• [Data]
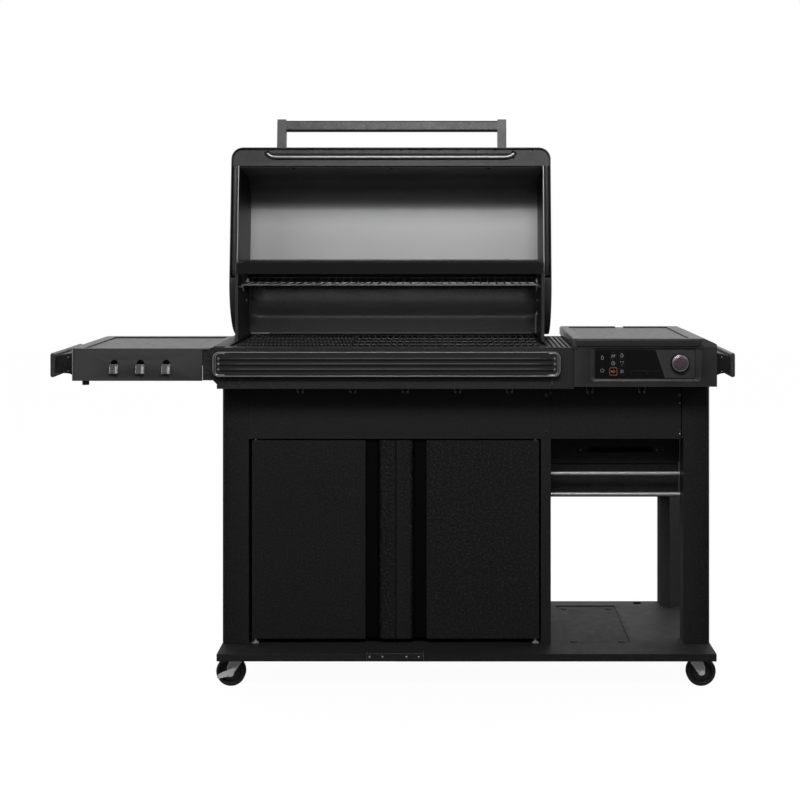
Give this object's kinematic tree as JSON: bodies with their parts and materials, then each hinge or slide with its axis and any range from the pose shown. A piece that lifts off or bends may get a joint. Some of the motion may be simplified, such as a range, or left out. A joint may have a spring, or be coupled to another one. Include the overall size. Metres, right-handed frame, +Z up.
{
  "type": "pellet smoker grill",
  "caption": "Barrel pellet smoker on a wheeled cabinet, lid raised, with grates, a side shelf, cupboard doors, a pellet hopper and a control console with a display and dial.",
  "frame": {"origin": "middle of the bounding box at floor level, with the lid raised", "axes": "+X to the user's right as they face the front, +Y from the front to the back, +Z up"},
  "size_m": [1.778, 0.6364, 1.4846],
  "materials": {
    "black_textured": "textured powder coat",
    "door_black": "smooth satin powder coat",
    "lid_enamel": "satin black enamel",
    "chamber_enamel": "porcelain enamel with a fine speckle",
    "liner_steel": "satin",
    "zinc_steel": "zinc plated",
    "bright_steel": "polished",
    "rail_dark": "dark anodised with bright edges",
    "handle_dark": "satin charcoal",
    "shelf_charcoal": "fine textured charcoal",
    "hopper_charcoal": "satin moulded",
    "grate_enamel": "black porcelain enamel",
    "rack_wire": "heat darkened wire",
    "fire_steel": "heat stained",
    "inner_steel": "plain",
    "display_black": "gloss black",
    "knob_metal": "spun",
    "socket_plastic": "matte",
    "wheel_black": "matte"
  },
  "bodies": {
    "frame": {"base_deck_left": "black_textured", "base_deck_right": "black_textured", "deck_joint_plate": "black_textured", "front_legs": "black_textured", "rear_legs": "black_textured", "side_panels": "black_textured", "divider_wall": "black_textured", "back_panels": "black_textured", "front_aprons": "black_textured", "bin_rails": "bright_steel", "door_hinge_pins": "zinc_steel", "front_fascia": "black_textured", "accessory_clips": "black_textured", "front_rail": "rail_dark", "cook_chamber": "chamber_enamel", "chamber_hood": "chamber_enamel", "lid_hinge_pins": "zinc_steel", "chamber_trim": "black_textured", "vent_grille": "rail_dark", "exhaust_cover": "black_textured", "fire_pot": "fire_steel", "temperature_probe": "bright_steel", "side_shelf": "shelf_charcoal", "shelf_hooks": "bright_steel", "side_handles": "handle_dark", "hopper_housing": "hopper_charcoal", "hopper_bin": "inner_steel", "power_inlet": "socket_plastic", "auger_tube": "inner_steel", "auger_motor": "inner_steel", "blower_housing": "inner_steel", "console_housing": "hopper_charcoal", "display_panel": "display_black", "caster_plates": "zinc_steel", "panel_screws": "zinc_steel"},
    "lid": {"lid_shell": "lid_enamel", "lid_liner": "liner_steel", "lid_front_panel": "lid_enamel", "lid_handle": "handle_dark"},
    "door_left": {"door_left": "door_black"},
    "door_right": {"door_right": "door_black"},
    "hopper_lid": {"hopper_lid": "shelf_charcoal"},
    "knob": {"control_knob": "knob_metal"},
    "grate_left": {"cooking_grate_left": "grate_enamel"},
    "grate_right": {"cooking_grate_right": "grate_enamel"},
    "warming_rack": {"warming_rack": "rack_wire"},
    "drip_tray": {"drip_tray": "fire_steel"},
    "heat_baffle": {"heat_baffle": "fire_steel"},
    "auger": {"auger_screw": "inner_steel"},
    "blower_wheel": {"blower_wheel": "inner_steel"},
    "caster_fl": {"caster_fork_fl": "zinc_steel"},
    "wheel_fl": {"caster_wheel_fl": "wheel_black"},
    "caster_fr": {"caster_fork_fr": "zinc_steel"},
    "wheel_fr": {"caster_wheel_fr": "wheel_black"},
    "caster_rl": {"caster_fork_rl": "zinc_steel"},
    "wheel_rl": {"caster_wheel_rl": "wheel_black"},
    "caster_rr": {"caster_fork_rr": "zinc_steel"},
    "wheel_rr": {"caster_wheel_rr": "wheel_black"},
    "brake_front": {"brake_lever_front": "zinc_steel"},
    "brake_rear": {"brake_lever_rear": "zinc_steel"}
  },
  "joints": [
    {"name": "lid_hinge", "type": "hinge", "parent": "frame", "child": "lid", "pos_m": [-0.013, 0.10077, 1.029], "axis": [1, 0, 0], "range_deg": [0, 97]},
    {"name": "door_left_hinge", "type": "hinge", "parent": "frame", "child": "door_left", "pos_m": [-0.361, -0.19623, 0.366], "axis": [0, 0, -1], "range_deg": [0, 110]},
    {"name": "door_right_hinge", "type": "hinge", "parent": "frame", "child": "door_right", "pos_m": [0.373, -0.19623, 0.366], "axis": [0, 0, 1], "range_deg": [0, 110]},
    {"name": "hopper_lid_hinge", "type": "hinge", "parent": "frame", "child": "hopper_lid", "pos_m": [0.647, 0.17377, 0.884], "axis": [-1, 0, 0], "range_deg": [0, 80]},
    {"name": "knob_turn", "type": "hinge", "parent": "frame", "child": "knob", "pos_m": [0.7355, -0.30323, 0.838], "axis": [0, -1, 0], "continuous": true},
    {"name": "grate_left_lift", "type": "slide", "parent": "frame", "child": "grate_left", "axis": [0, 0, 1], "range_m": [0, 0.025]},
    {"name": "grate_right_lift", "type": "slide", "parent": "frame", "child": "grate_right", "axis": [0, 0, 1], "range_m": [0, 0.025]},
    {"name": "rack_slide", "type": "slide", "parent": "frame", "child": "warming_rack", "axis": [0, -1, 0], "range_m": [0, 0.1]},
    {"name": "drip_tray_lift", "type": "slide", "parent": "frame", "child": "drip_tray", "axis": [0, 0, 1], "range_m": [0, 0.04]},
    {"name": "baffle_lift", "type": "slide", "parent": "frame", "child": "heat_baffle", "axis": [0, 0, 1], "range_m": [0, 0.025]},
    {"name": "auger_turn", "type": "hinge", "parent": "frame", "child": "auger", "pos_m": [0.4, -0.00023, 0.7], "axis": [1, 0, 0], "continuous": true},
    {"name": "blower_turn", "type": "hinge", "parent": "frame", "child": "blower_wheel", "pos_m": [0.44, 0.12677, 0.7], "axis": [1, 0, 0], "continuous": true},
    {"name": "swivel_fl", "type": "hinge", "parent": "frame", "child": "caster_fl", "pos_m": [-0.395, -0.25323, 0.08], "axis": [0, 0, 1], "continuous": true},
    {"name": "roll_fl", "type": "hinge", "parent": "caster_fl", "child": "wheel_fl", "pos_m": [-0.417, -0.25323, 0.038], "axis": [0, 1, 0], "continuous": true},
    {"name": "swivel_fr", "type": "hinge", "parent": "frame", "child": "caster_fr", "pos_m": [0.775, -0.25323, 0.08], "axis": [0, 0, 1], "continuous": true},
    {"name": "roll_fr", "type": "hinge", "parent": "caster_fr", "child": "wheel_fr", "pos_m": [0.797, -0.25323, 0.038], "axis": [0, 1, 0], "continuous": true},
    {"name": "swivel_rl", "type": "hinge", "parent": "frame", "child": "caster_rl", "pos_m": [-0.395, 0.19277, 0.08], "axis": [0, 0, 1], "continuous": true},
    {"name": "roll_rl", "type": "hinge", "parent": "caster_rl", "child": "wheel_rl", "pos_m": [-0.417, 0.19277, 0.038], "axis": [0, 1, 0], "continuous": true},
    {"name": "swivel_rr", "type": "hinge", "parent": "frame", "child": "caster_rr", "pos_m": [0.775, 0.19277, 0.08], "axis": [0, 0, 1], "continuous": true},
    {"name": "roll_rr", "type": "hinge", "parent": "caster_rr", "child": "wheel_rr", "pos_m": [0.797, 0.19277, 0.038], "axis": [0, 1, 0], "continuous": true},
    {"name": "brake_front_pedal", "type": "hinge", "parent": "caster_fl", "child": "brake_front", "pos_m": [-0.417, -0.25323, 0.038], "axis": [0, 1, 0], "range_deg": [0, 18]},
    {"name": "brake_rear_pedal", "type": "hinge", "parent": "caster_rl", "child": "brake_rear", "pos_m": [-0.417, 0.19277, 0.038], "axis": [0, 1, 0], "range_deg": [0, 18]}
  ]
}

• [Given task] Count how many lines above include the word "bodies" and answer with that figure only.

• [Exercise solution] 2